Ultrahigh-Performance Self-Powered Flexible Photodetector Driven from Photogating, Piezo-Phototronic, and Ferroelectric Effects

Abstract

Owing to the need for dynamic, real-time, and on-site data collection in internet of things applications, the realization of ultra-sensitive sensing networks with self-powered, flexible, and lightweight devices has become an important issue for the development of sensor systems. In this work, a novel, high-performance, self-powered photodetector is achieved through the combination of photogating, piezo-phototronic, and ferroelectric effect by incorporating a ferroelectric thin film of poly(vinylidene fluoride-co-trifluoroethylene) in a rationally designed device structure with suitable band alignment, which can modulate carrier transport behavior at the interface due to the internal electric field produced by light illumination, external strain, or voltage-poled dipole. This enables photocurrent and overall device performance to improve significantly.
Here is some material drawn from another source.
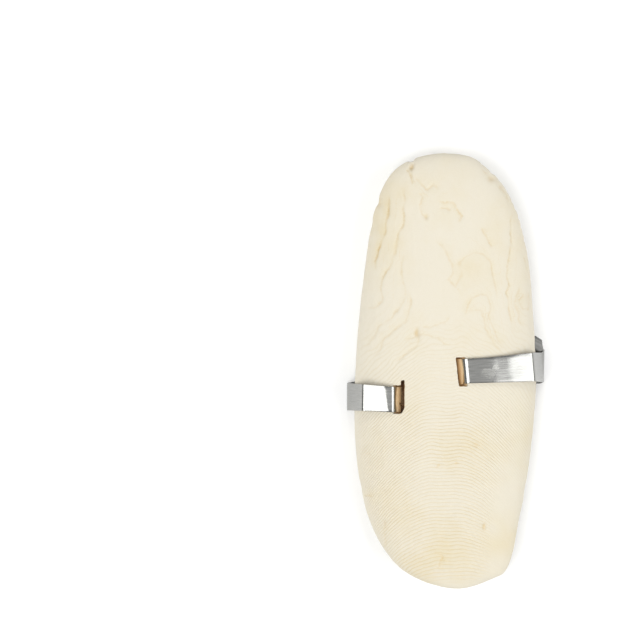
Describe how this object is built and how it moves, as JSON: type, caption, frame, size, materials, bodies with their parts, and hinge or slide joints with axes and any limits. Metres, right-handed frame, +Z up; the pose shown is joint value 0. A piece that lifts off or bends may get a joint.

The unprecedented photodetector presented in this study has several merits, including mechanical flexibility and light weight that allow it to adapt to arbitrary surface topology; additionally, its self-powering capability and high reliability are urgently needed for the demanding functionality of devices for the development of next-generation optoelectronic devices, spanning from wearable communication to unattended harsh environments with a human-friendly interface.